> **RECORD SET**:

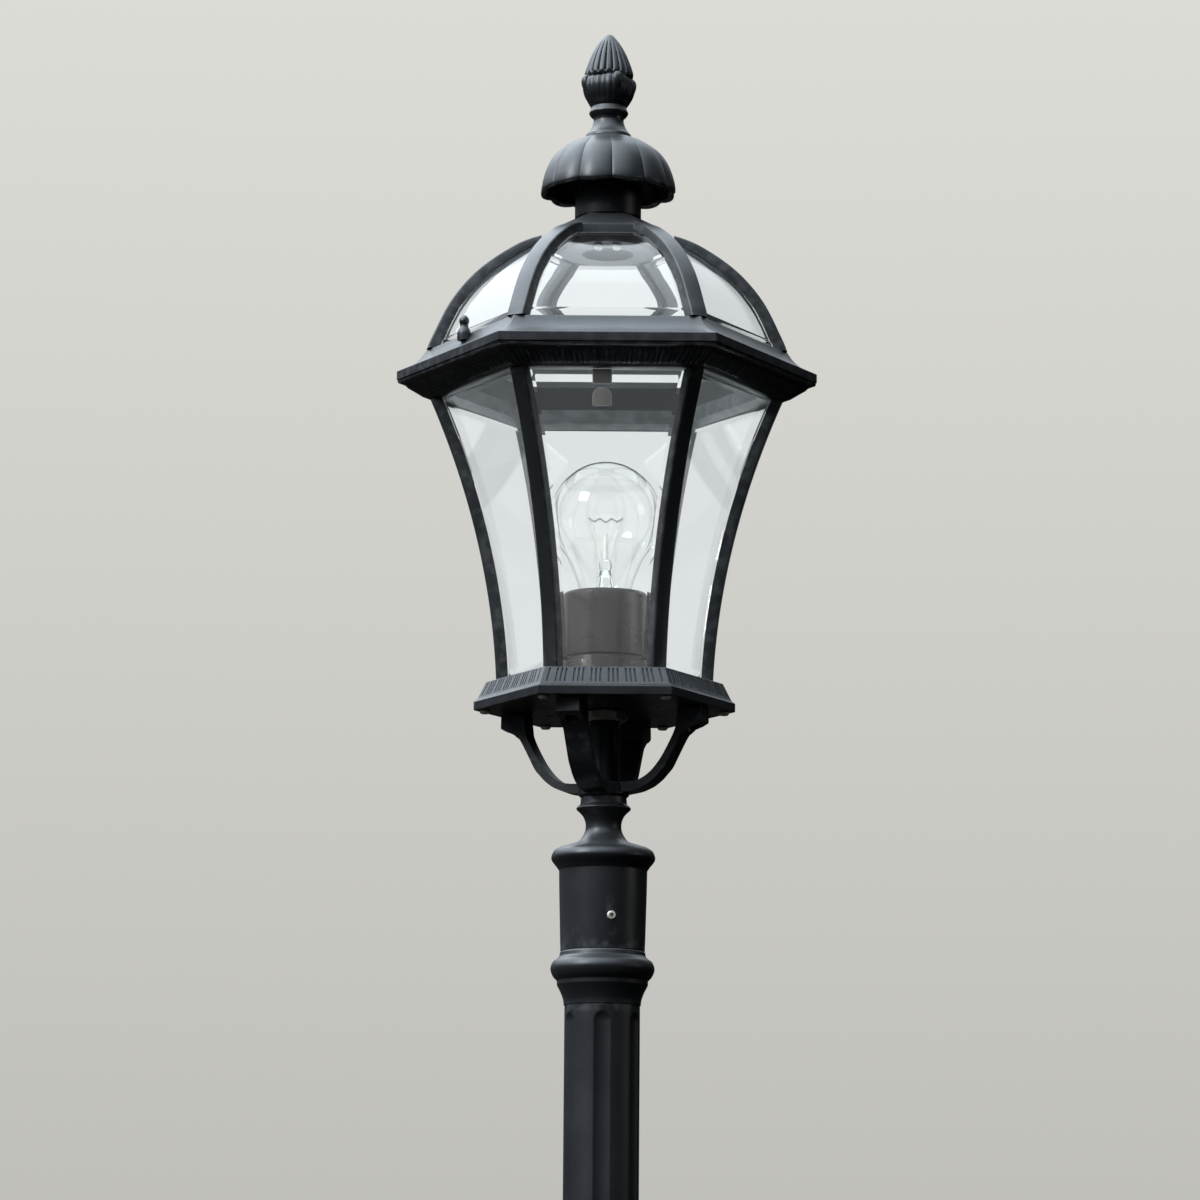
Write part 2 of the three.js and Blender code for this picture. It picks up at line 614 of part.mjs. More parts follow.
/** The vent hood: a turned shell pinched along twelve creases, its lip dipping in each petal. */
function canopy() {
  const shell = turned([
    [12.9, CANOPY_SEAT], [16, 130.7], [20.5, 128.8], [25.4, 125.7], [29.6, 122], [33, 117.1],
    [35.3, 111.9], [36.8, 106.8], [37.5, 101.7], [37, 98.4], [34.6, 97],
    [33.4, 99], [33.4, 104], [31.4, 111], [27.4, 117.6], [21, 123], [13, 126.6], [8, 127],
    [8, CHIMNEY_TOP + GAP], [STUD_HOLE, CHIMNEY_TOP + GAP], [STUD_HOLE, CANOPY_SEAT],
  ], 2 * PETALS);
  const position = shell.attributes.position;
  for (let i = 0; i < position.count; i += 1) {
    const [x, y, z] = [position.getX(i), position.getY(i), position.getZ(i)];
    const radius = Math.hypot(x, y);
    const petal = Math.abs(Math.sin(Math.atan2(y, x) * PETALS / 2));
    const outwards = THREE.MathUtils.smoothstep(radius, 10, 34);
    const lip = THREE.MathUtils.smoothstep(106 - z, 0, 9) * outwards;
    const pinch = 1 - 0.045 * outwards * (1 - petal);
    position.setXYZ(i, x * pinch, y * pinch, z - 1.2 * lip * petal);
  }
  return turnedBy(shell, PETAL_TURN);
}

function finial() {
  const seat = CANOPY_SEAT + GAP;
  return turned([
    [0, STUD_FOOT], [STUD_RADIUS, STUD_FOOT], [STUD_RADIUS, seat], [12.8, seat], [12.5, 134],
    [9.2, 138.3], [8.2, 141.8], [8.5, 143.6], [10.4, 145], [10.7, 146.6], [10, 148.6],
    [9.9, 150], [12.4, 154.2], [14.1, 158.5], [14.6, 163.5], [14.4, 166.4], [13.1, 168.7],
    [12.1, 171.2], [10.6, 175.6], [8.9, 180.4], [7, 184.6], [4.9, 187.8], [2.4, 190.8],
    [0, FINIAL_TIP],
  ], 14);
}

function roofKnob() {
  const seat = KNOB_SEAT + GAP;
  return turned([
    [0, -10.6], [1.5, -10.6], [1.5, seat], [3.7, seat], [3.8, 9.6], [3.5, 12.4],
    [2.5, 14], [2.2, 15.6], [2.6, 17.2], [2.4, 19.2], [1.4, 20.9], [0, 21.3],
  ], 10);
}

place(lantern, 'roof_rim', roofRim(), blackCoat());
const roofRibShape = roofRib();
const roofPaneShape = roofPane();
for (let i = 0; i < SIDES; i += 1) {
  const ribAngle = 240 + 60 * i;
  place(lantern, `roof_rib_${i + 1}`, turnedBy(roofRibShape, ribAngle), blackCoat());
  place(lantern, `roof_pane_${i + 1}`, turnedBy(roofPaneShape, ribAngle + 30), clearGlass());
}
place(lantern, 'roof_crown', roofCrown(), blackCoat());
for (const [i, x] of CROWN_SCREW_X.entries()) {
  const screw = screwUp(2.4, FLANGE_BOTTOM - 2.4, FLANGE_BOTTOM - GAP, 1.2, CROWN_BOTTOM - 1.2);
  place(lantern, `crown_screw_${i + 1}`, screw.translate(x, CROWN_SCREW_Y, 0), zinc());
}
const chimneyCeiling = CHIMNEY_TOP - CHIMNEY_CAP;
place(lantern, 'chimney', turned([
  [CHIMNEY_BORE, CROWN_TOP + GAP], [CHIMNEY_RADIUS, CROWN_TOP + GAP],
  [CHIMNEY_RADIUS, CHIMNEY_TOP], [STUD_HOLE, CHIMNEY_TOP],
  [STUD_HOLE, chimneyCeiling], [CHIMNEY_BORE, chimneyCeiling],
], 20), blackCoat());
place(lantern, 'canopy', canopy(), blackCoat());
place(lantern, 'finial', finial(), blackCoat());
const finialNut = hexNut(6.5, STUD_RADIUS + GAP, STUD_FOOT + 1.5, chimneyCeiling - GAP);
place(lantern, 'finial_nut', finialNut, zinc());
for (const [i, angle] of KNOB_ANGLES.entries()) {
  place(lantern, `roof_knob_${i + 1}`, movedOut(roofKnob(), KNOB_CIRCLE, angle), blackCoat());
}

export default lampPost;
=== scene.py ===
"""A street lamp post: its looks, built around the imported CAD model.

The mesh code works in millimetres. Heights are measured from the top edge of the lantern's roof lip,
and a hexagon is sized by the radius of its corners, which lie at 0, 60, 120... degrees. Pieces become
metres in the model's own frame when they are made, and the front faces -Y (a bearing of 270 degrees).
"""

import json
import math

import bmesh
import bpy
from mathutils import Matrix, Vector

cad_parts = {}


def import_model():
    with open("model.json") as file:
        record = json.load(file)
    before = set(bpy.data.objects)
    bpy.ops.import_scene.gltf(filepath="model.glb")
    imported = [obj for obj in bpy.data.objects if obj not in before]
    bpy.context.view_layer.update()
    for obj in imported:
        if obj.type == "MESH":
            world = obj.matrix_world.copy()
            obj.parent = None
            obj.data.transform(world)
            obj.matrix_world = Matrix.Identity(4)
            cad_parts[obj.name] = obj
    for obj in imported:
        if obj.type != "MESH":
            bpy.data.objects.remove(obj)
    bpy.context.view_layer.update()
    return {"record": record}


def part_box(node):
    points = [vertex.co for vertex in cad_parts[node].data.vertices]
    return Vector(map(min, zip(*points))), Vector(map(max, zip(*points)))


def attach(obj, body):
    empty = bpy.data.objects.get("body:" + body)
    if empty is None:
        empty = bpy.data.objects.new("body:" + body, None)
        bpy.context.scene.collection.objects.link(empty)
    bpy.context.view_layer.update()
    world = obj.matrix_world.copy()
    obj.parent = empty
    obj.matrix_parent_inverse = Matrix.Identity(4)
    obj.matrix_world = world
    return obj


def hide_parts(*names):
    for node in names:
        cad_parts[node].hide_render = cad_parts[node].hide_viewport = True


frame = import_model()

RECORD = frame["record"]
BODY_OF = {n: body for body, nodes in RECORD["behaviour"]["bodies"].items() for n in nodes}
SLOT_OF = {row["node"]: row["material_slot"] for row in RECORD["subparts"]}

MM = 0.001
LIP_DEPTH = 5
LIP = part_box("roof_rim")[0].z + LIP_DEPTH * MM
COS30 = math.cos(math.pi / 6)
TAN30 = math.tan(math.pi / 6)
FRONT = 270
SIDES = 6


def low(node):
    """A CAD node's lowest height, in millimetres from the roof lip."""
    return (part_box(node)[0].z - LIP) / MM


def high(node):
    """A CAD node's highest height, in millimetres from the roof lip."""
    return (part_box(node)[1].z - LIP) / MM


def reach(node):
    """How far a CAD node goes out along +X, in millimetres."""
    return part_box(node)[1].x / MM


# ---- Sizes ------------------------------------------------------------------------------------

GAP = 0.3
GROUND = -LIP / MM
RIM_RADIUS = reach("roof_rim")
TRAY_RADIUS = reach("tray")
TUBE_RADIUS = reach("upper_tube")
BULB_RADIUS = reach("bulb_glass")
CROWN_RADIUS = reach("roof_crown")
TUBE_WALL = 3
BORE = 11
FLUTES = 6
FLUTE_CUTTER = 10
FLUTE_DEPTH = 1.5
FLUTE_END = 4.3
FIRST_RIB = 240
CONDUIT_RADIUS = 8.5
CONDUIT_HOLE = CONDUIT_RADIUS + GAP
FRAME_FOOT = -15.6

SIDE_RIB_WIDTH = 9
ROOF_RIB_WIDTH = 10.5
GLASS_INSET = 4.3
SIDE_GLASS = 3
ROOF_GLASS = 2.5
PANE_BEVEL = 5.5
PANE_BEVEL_DROP = 1.1
GLASS_MARGIN = 1.2

ARMS = 4
ARM_BEARING = 250
ARM_WIDTH = 13.4
PETALS = 12
PETAL_TURN = 3.5


# ---- Outlines ---------------------------------------------------------------------------------

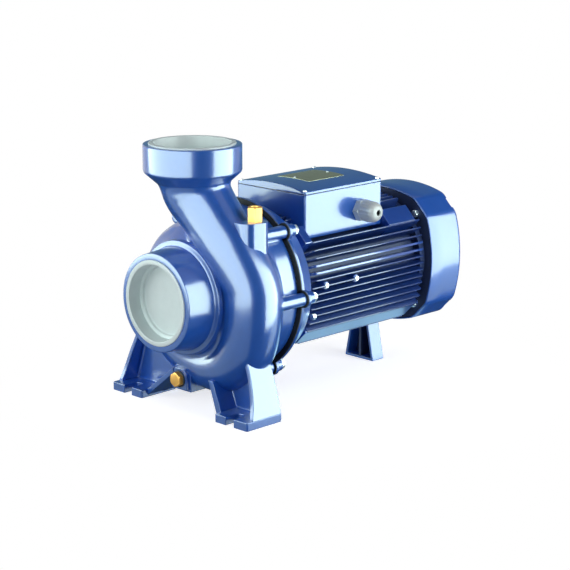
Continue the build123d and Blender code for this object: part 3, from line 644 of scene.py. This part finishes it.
cup = {
    # distance out of the port and radius, from the middle of the dish to the middle of its back
    "outline": [(-22, 0), (-22, 47.2), (-18.6, 48.6), (-17.8, 53.0), (2.0, 53.4), (2.0, 60.0), (0, 60.0),
                (0, 56.2), (-24, 56.2), (-24, 0)],
    "rounding": [0, 1.2, 0.6, 1.0, 0.7, 0.9, 0, 0.4, 1, 0],
}
cupOutline = rounded(cup["outline"], cup["rounding"], 3, closed=False)
cupOutline[0, 1] = cupOutline[-1, 1] = pole
makePiece("suctionCup", [turned(cupOutline, 128, "-x")], "capPolythene", stands=["suction_port_plug"])
collarTop = (casting["collarStation"], 0, nozzles["dischargeTop"])
makePiece("dischargeCup", [turned(cupOutline, 128, "z", collarTop)], "capPolythene",
          stands=["discharge_port_plug"])
print("plugs and cups turned")


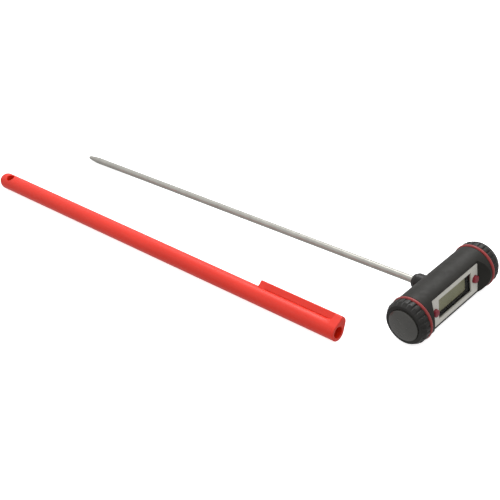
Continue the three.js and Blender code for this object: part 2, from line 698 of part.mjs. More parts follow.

> **EXERCISE DIRECTIONS**: Extract the span of lines that starts with the line containing "place(lantern, 'finial_nut', finialNut, zinc());" and ends with the line containing "obj.data.transform(world)". Keep it exact and add nothing.

> **TASK RESULT**:
place(lantern, 'finial_nut', finialNut, zinc());
for (const [i, angle] of KNOB_ANGLES.entries()) {
  place(lantern, `roof_knob_${i + 1}`, movedOut(roofKnob(), KNOB_CIRCLE, angle), blackCoat());
}

export default lampPost;
=== scene.py ===
"""A street lamp post: its looks, built around the imported CAD model.

The mesh code works in millimetres. Heights are measured from the top edge of the lantern's roof lip,
and a hexagon is sized by the radius of its corners, which lie at 0, 60, 120... degrees. Pieces become
metres in the model's own frame when they are made, and the front faces -Y (a bearing of 270 degrees).
"""

import json
import math

import bmesh
import bpy
from mathutils import Matrix, Vector

cad_parts = {}


def import_model():
    with open("model.json") as file:
        record = json.load(file)
    before = set(bpy.data.objects)
    bpy.ops.import_scene.gltf(filepath="model.glb")
    imported = [obj for obj in bpy.data.objects if obj not in before]
    bpy.context.view_layer.update()
    for obj in imported:
        if obj.type == "MESH":
            world = obj.matrix_world.copy()
            obj.parent = None
            obj.data.transform(world)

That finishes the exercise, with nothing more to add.